Similarly, said Henry, ‘a whole new brigade’ of self-appointed experts will stop projects because ‘a few toads or caterpillars might have to move their homes 100m.
“As a dedicated conservationist I have to say that objectors here often do little or no research.”
Objectors, said Henry, are frequently backed by leading figures, not because their objections are valid but because they want to be seen as ‘PC’ - politically correct. They will almost invariably support any objection because a decision to support the developer might antagonise their circle.
“Many of our legislators and decision makers need greater knowledge of planning issues. They should try to see the bigger picture and not be swayed by short term political considerations,” said Henry.

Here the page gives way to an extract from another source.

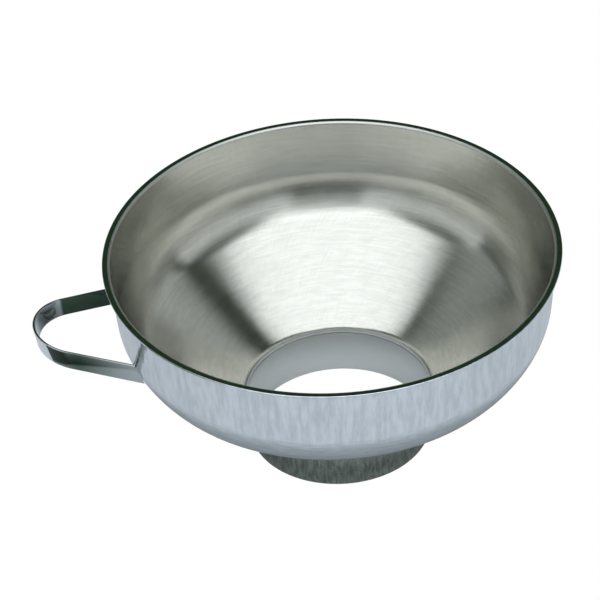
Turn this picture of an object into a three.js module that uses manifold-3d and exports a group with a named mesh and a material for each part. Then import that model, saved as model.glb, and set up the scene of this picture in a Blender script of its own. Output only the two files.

“It has to be accepted,” he added, “that there are certain projects which are definitely not desirable - but these developments seldom get out of the starting blocks. The current tragedy is that good schemes designed by highly reputable architects in collaboration with experienced developers and conservation oriented landscapers are then held up and killed off by small, highly articulate minorities whose aims are often purely selfish and of the ‘NIMB’ - not in my backyard - variety.”